Hey Twincharger! (Part II)
On the highway we managed 7.53L/100km, while in the city, where we a did a mix of suburban running; daily commuting and the odd spirited run or two, we consumed 11.79L/100km — the latter is an especially good figure considering the vigour with which we were normally driving.
It looks like an automatic transmission, but it's way more interesting than that. DSG stands for Direct Shift Gearbox and it combines the best parts of a normal automatic (namely, automatic gear shifting), a traditional manual (better responsiveness and fuel economy) and more (super-fast gear changes).
In the coming weeks we'll have a detailed Please Explain feature on Volkswagen's DSG and twin-clutch transmissions in general.
At first blush, combining the terms "Grand Tourer" and "Sport" together seems to be contradictory. The Golf GT Sport TSI makes a pretty good job of being both GT and Sport: the suspension isn't rock hard but corners with verve, while the Twincharger engine has plenty of urge.
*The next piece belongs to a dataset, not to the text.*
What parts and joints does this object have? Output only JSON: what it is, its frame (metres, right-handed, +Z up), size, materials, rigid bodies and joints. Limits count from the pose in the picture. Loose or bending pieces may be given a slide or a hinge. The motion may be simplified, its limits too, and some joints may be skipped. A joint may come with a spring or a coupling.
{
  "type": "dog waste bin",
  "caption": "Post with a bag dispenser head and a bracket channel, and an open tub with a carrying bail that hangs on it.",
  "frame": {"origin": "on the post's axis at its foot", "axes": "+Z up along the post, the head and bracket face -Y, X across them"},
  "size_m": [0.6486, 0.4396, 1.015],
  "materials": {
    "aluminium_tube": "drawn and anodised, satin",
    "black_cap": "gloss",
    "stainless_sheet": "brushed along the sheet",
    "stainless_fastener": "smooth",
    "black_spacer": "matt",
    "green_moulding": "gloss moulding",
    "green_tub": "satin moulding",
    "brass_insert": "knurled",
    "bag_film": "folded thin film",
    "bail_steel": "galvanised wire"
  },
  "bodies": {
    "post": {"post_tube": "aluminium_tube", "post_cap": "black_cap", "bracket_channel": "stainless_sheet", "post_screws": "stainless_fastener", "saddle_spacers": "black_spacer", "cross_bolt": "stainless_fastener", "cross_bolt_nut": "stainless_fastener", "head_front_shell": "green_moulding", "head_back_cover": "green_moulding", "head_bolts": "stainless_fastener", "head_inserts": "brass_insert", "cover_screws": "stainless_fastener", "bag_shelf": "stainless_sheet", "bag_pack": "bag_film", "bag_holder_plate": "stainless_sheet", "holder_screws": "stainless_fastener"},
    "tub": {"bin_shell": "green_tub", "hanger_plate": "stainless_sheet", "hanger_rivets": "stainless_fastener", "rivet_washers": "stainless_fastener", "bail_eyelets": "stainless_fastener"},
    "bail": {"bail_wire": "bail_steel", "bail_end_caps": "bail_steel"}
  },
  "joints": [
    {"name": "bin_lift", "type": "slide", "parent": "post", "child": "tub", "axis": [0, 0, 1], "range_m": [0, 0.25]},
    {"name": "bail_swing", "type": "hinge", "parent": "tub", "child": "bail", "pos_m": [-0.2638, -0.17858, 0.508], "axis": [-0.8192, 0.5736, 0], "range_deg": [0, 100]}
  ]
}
The standard grey interior has a rather bunker-like feel to it. However our test car was fitted with the optional AU$2,990 beige leather for the seat and door trims, lending the car a classy, refined air. The leather trimmed steering wheel — standard throughout the Golf range — is a tactile delight and because it's not shiny and hard like many leather wheels, it's usable on even the coldest winter days.
The previous generation Golf brought us luxury-grade interiors at family hatch prices. Luxo features like the soft and squeezable dashboard, damped overhead grab-handles, slowly dimming interior lights and a lined glovebox remain, but there's now some hard, cheap-feeling plastic — some of which feature sharp mould lines — around the lower dashboard and centre console areas.
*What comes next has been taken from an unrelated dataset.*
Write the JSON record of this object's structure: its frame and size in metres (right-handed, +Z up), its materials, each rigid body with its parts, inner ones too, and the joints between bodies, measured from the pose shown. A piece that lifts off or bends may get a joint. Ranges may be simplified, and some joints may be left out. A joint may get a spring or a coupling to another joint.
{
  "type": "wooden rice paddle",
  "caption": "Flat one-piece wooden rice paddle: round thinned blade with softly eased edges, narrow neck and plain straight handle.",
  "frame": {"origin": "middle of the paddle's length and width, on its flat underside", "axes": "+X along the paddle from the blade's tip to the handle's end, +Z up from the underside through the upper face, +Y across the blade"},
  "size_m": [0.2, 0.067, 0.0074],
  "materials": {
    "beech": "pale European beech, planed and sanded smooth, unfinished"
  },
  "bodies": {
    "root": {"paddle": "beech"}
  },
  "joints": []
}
The GT Sport's standard stereo system can read MP3 files off CD, although there's no auxiliary port for connecting an MP3 player — that's another option. VW's iPod dock is an optional only on the more expensive GTI and R32.
Generally the system is easy to operate, although we did have to resort to manual to figure out what the TP, AS and MIX buttons were for. The stereo's screen glows a lovely electric blue at night, but is impossible to read with a pair of polarised sunnies on.
The GT Sport's instrument cluster is pleasing to the eye without resorting to any kitsch — boost gauge excepted. The multifunction display in the centre allows the driver to configure a number of "surprise and delight" features, such as how long the headlight stay on after you exit the car, over-speed warning, or whether press unlock on the plipper unlocks all the doors or just the driver's. It also displays the time, odometer and one of any number of things, like average fuel consumption or audio controls.
Full of xenon gas
The optional AU$1,890 high-intensity xenon lamps fitted to our Golf emits a lovely soft blue light that's not only pleasing to the driver's eye but improves night-time visibility quite markedly. The lights are self-levelling so drivers of oncoming cars aren't blinded. Also included with this option are headlight washers which operate in tandem with the windscreen washers.
The lights in the wing mirrors go flash, flash, flash
The last generation Mercedes-Benz S-Class was the first production car to put side indicators in the mirror and now many cars from the Honda Jazz up have them too. If you flash the indicators on the Golf, you can see the side indicators doing their thing from the driver's seat; an unpleasant distraction when you're driving.
A soft touch
Like the glovebox and ceiling mounted grab handles, the sunglasses cubby holder opens with a softly damped motion. The interior lighting also fades to black slowly when you exit the car too.
Ever been out on a day trip and thought to yourself, "Geez I really did wish I'd brought a bottle opener"? Well fret not, those thoughtful designers at the House of Volkswagen have included one in the Golf that doubles as the cup-holder divider.
Unless you've got Yao Ming sitting in front of you, there should be ample foot room for rear seat passengers. The rear bench is pretty flat but we didn't roll around too much; we can thank the suspension for that. If you need more storage space, the rear seats fold down with a 60/40 split; there's also a ski-hatch hidden behind the fold-down centre arm rest.